Menurut Hermansyah, sejumlah strategi riset yang dapat dilakukan adalah dengan meningkatkan manajemen pengelolaan sumber daya alam, termasuk sistem jaringan irigasi. Selain itu, perlu juga riset berbasis kondisi dan potensi daerah untuk mengembangkan jenis ataupun varietas yang toleran terhadap pengaruh perubahan iklim.
Pengajar teknik sipil Universitas Jember, Januar Fery Irawan, menyampaikan, dampak dari perubahan iklim mengakibatkan musim hujan semakin pendek dan tidak menentu sehingga kebutuhan air permukaan tidak memadai untuk irigasi.
”Agar lahan menjadi optimal memerlukan suatu pengelolaan yang khusus, di mana air irigasi bisa didapatkan secara memadai dari air permukaan.

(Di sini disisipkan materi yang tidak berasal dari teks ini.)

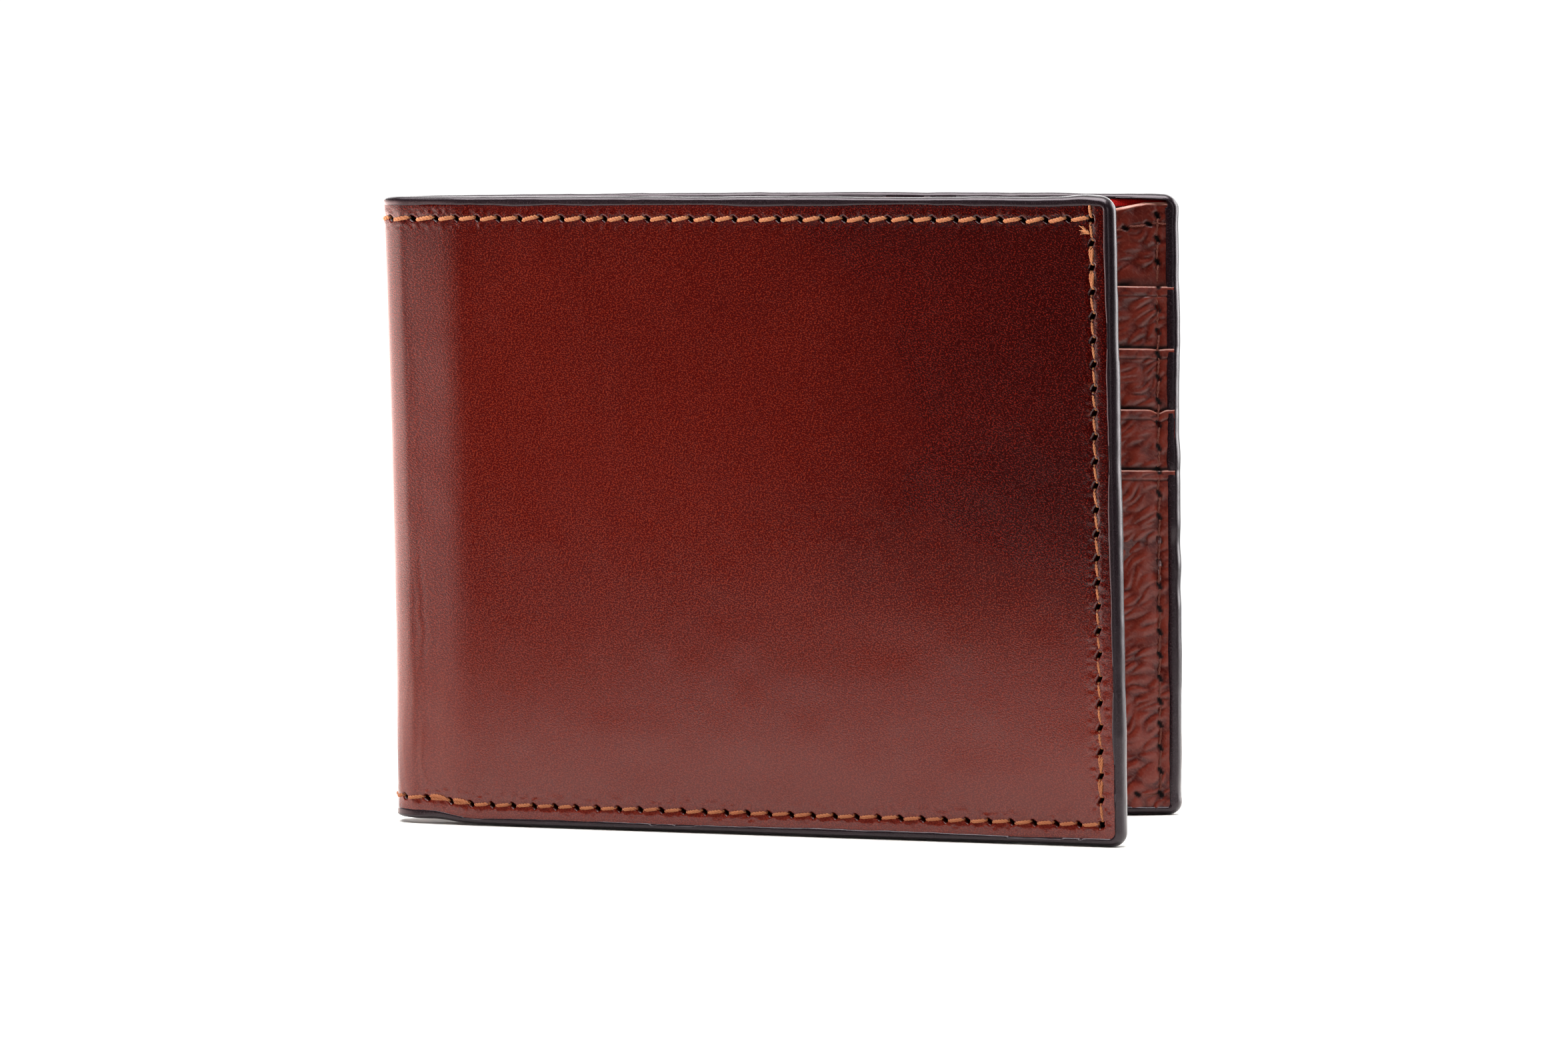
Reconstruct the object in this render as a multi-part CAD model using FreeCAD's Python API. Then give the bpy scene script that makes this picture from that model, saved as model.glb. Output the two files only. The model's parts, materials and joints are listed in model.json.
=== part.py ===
"""Bifold wallet, standing half open on its long bottom edges.

Millimetres, +Z up. The back half lies in the XZ plane with its outside facing +Y,
the fold is at -X, the mouth at +X, and the front half stands open towards -Y.
The origin is the centre of the footprint, on the surface the wallet stands on.

Each half is built in a local frame: X runs from the fold line to the outer end,
Y is 0 on the inside of the cover leather and grows outwards, and Z is up.
"""
import FreeCAD, Part
import math
import os

# Driving dimensions
HEIGHT = 89.0
HALF_LENGTH = 109.7          # fold line to outer end
FOLD_WIDTH = 7.0             # between the two fold lines
OPENING_DEG = 22.0           # between the two halves as the wallet stands

# Layer thicknesses, from the outside in
COVER = 1.2
LINING = 0.3
DIVIDER = 0.9
POCKET = 0.5
POCKET_LEG = 0.15            # the thin tail of a card pocket, behind the next pocket

# Outlines
CORNER_RADIUS = 2.0
EDGE_INSET = 0.2             # inner layers stop this far inside the cover's edge
FOLD_GAP = 0.2               # cover leather on each side of a fold line
LINING_START = 0.9           # the linings fold inside the cover, so they start further out
DIVIDER_START = 4.0
POCKET_START = 6.0
SPINE_LIFT = 0.7             # the fold's bottom edge clears the table
SPINE_TOP_DROP = 0.4

# The divider's top edge: high at the outer end, then a slope, then level to the fold
DIVIDER_END_TOP = 87.8
DIVIDER_LEVEL_TOP = 83.4
SLOPE_START = 4.7            # from the outer end
SLOPE_END = 24.5
SLOPE_BEND_RADIUS = 40.0

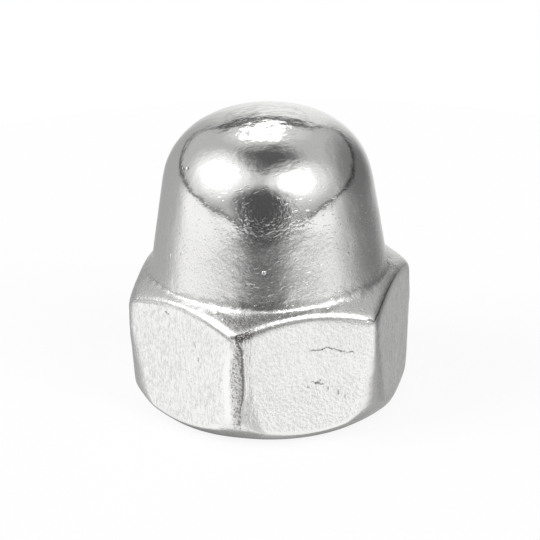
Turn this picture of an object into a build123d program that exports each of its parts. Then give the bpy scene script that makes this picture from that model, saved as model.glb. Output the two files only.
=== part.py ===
"""Domed cap nut, M6 x 1, cold formed in one piece from stainless steel.

Millimetres, +Z up. The origin is the centre of the bearing face, which the nut
stands on. The dome points up, two flats face +Y and -Y, and two corners point
along +X and -X. The thread itself is not cut here: the blind hole has the
diameter that is drilled before tapping.
"""

import os
from math import cos, radians, sin, sqrt, tan

from build123d import *

# Wrench size and overall height
across_flats = 10.0
total_height = 11.8

# Hexagon: the flats end in a cone that rises to the foot of the dome
flat_height = 5.28
corner_rounding = 0.53
shoulder_angle = 33.8
shoulder_width = 0.39
shoulder_edge_radius = 0.3

# Corners: forming leaves them short of full width towards the base
full_corner_height = 3.5
corner_draft = 4.6
base_bevel_angle = 39.3
base_bevel_setback = 0.44
base_corner_radius = 1.18

# Dome: a tapered wall, a knuckle and a flatter crown
wall_draft = 8.2
dome_foot_radius = 0.5
knuckle_radius = 2.75
crown_radius = 6.7

# Blind tapped hole
thread_diameter = 6.0
thread_pitch = 1.0
crown_wall = 1.95
drill_point_angle = 118.0
mouth_bevel = 0.8
mouth_bevel_angle = 45.0

# Sizes that follow from the ones above
flat_distance = across_flats / 2
corner_centre_radius = (flat_distance - corner_rounding) / cos(radians(30))
corner_reach = corner_centre_radius + corner_rounding
dome_foot = flat_distance - shoulder_width
shoulder_height = flat_height + shoulder_width * tan(radians(shoulder_angle))
bearing_radius = flat_distance - base_bevel_setback
hole_radius = (thread_diameter - thread_pitch) / 2
mouth_radius = hole_radius + mouth_bevel
drill_point = hole_radius / tan(radians(drill_point_angle / 2))
hole_depth = total_height - crown_wall - drill_point


def meeting_point(first, first_angle, second, second_angle):
    """Where two lines meet, each through a point (radius, height) at an angle."""
    first_way = (cos(radians(first_angle)), sin(radians(first_angle)))
    second_way = (cos(radians(second_angle)), sin(radians(second_angle)))
    gap = (second[0] - first[0], second[1] - first[1])
    cross = first_way[0] * second_way[1] - first_way[1] * second_way[0]
    along = (gap[0] * second_way[1] - gap[1] * second_way[0]) / cross
    return (first[0] + along * first_way[0], first[1] + along * first_way[1])


def wall_top():
    """Where the straight dome wall, drawn on, would run into the crown."""
    slope = tan(radians(wall_draft))
    below_centre = shoulder_height - (total_height - crown_radius)
    reach = dome_foot + below_centre * slope
    half = reach * slope / (1 + slope**2)
    height = half + sqrt(half**2 - (reach**2 - crown_radius**2) / (1 + slope**2))
    return (reach - height * slope, total_height - crown_radius + height)


def outer_form():
    """The turned form of the nut, before the hexagon is taken from it."""
    bearing_edge = (bearing_radius, 0)
    corner_side = (corner_reach, full_corner_height)
    base_corner = meeting_point(bearing_edge, base_bevel_angle, corner_side, 90 - corner_draft)
    flat_top = (flat_distance, flat_height)
    upper_corner = meeting_point(corner_side, 90 - corner_draft, flat_top, 180 - shoulder_angle)
    foot = (dome_foot, shoulder_height)
    knuckle = wall_top()
    top = (0, total_height)
    outline = Polyline((0, 0), bearing_edge, base_corner, upper_corner, foot, knuckle)
    outline += RadiusArc(knuckle, top, -crown_radius)
    outline += Line(top, (0, 0))
    section = make_face(outline)
    for corner, radius in (
        (base_corner, base_corner_radius),
        (foot, dome_foot_radius),
        (knuckle, knuckle_radius),
    ):
        vertex = section.vertices().sort_by_distance(corner)[0]
        section = fillet(vertex, radius)
    return revolve(Plane.XZ * section, Axis.Z)


def hexagon():
    """The wrench hexagon with its upright edges rounded."""
    outline = RegularPolygon(flat_distance, 6, major_radius=False)
    outline = fillet(outline.vertices(), corner_rounding)
    return extrude(outline, total_height)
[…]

Jadi harus kita ambil dari bawah permukaan melalui pembangunan sumur pompa,” tuturnya.
Januar menjelaskan, guna mengatasi permasalahan perubahan iklim, diperlukan adaptasi yang lebih efisien melalui pengelolaan dengan sistem irigasi mikro. Sistem ini lebih efisien karena mengaplikasikan air hanya di sekitar zona perakaran tanaman.
Dari hasil penelitiannya terkait sistem irigasi mikro, didapat kesimpulan bahwa sistem ini dapat diterapkan dengan baik pada komoditas tanaman kacang hijau dan pertumbuhan tanaman relatif seragam. Dari sisi ekonomi, sistem ini juga dapat menghemat biaya hingga 55 persen dengan kemampuan jaringan yang sama.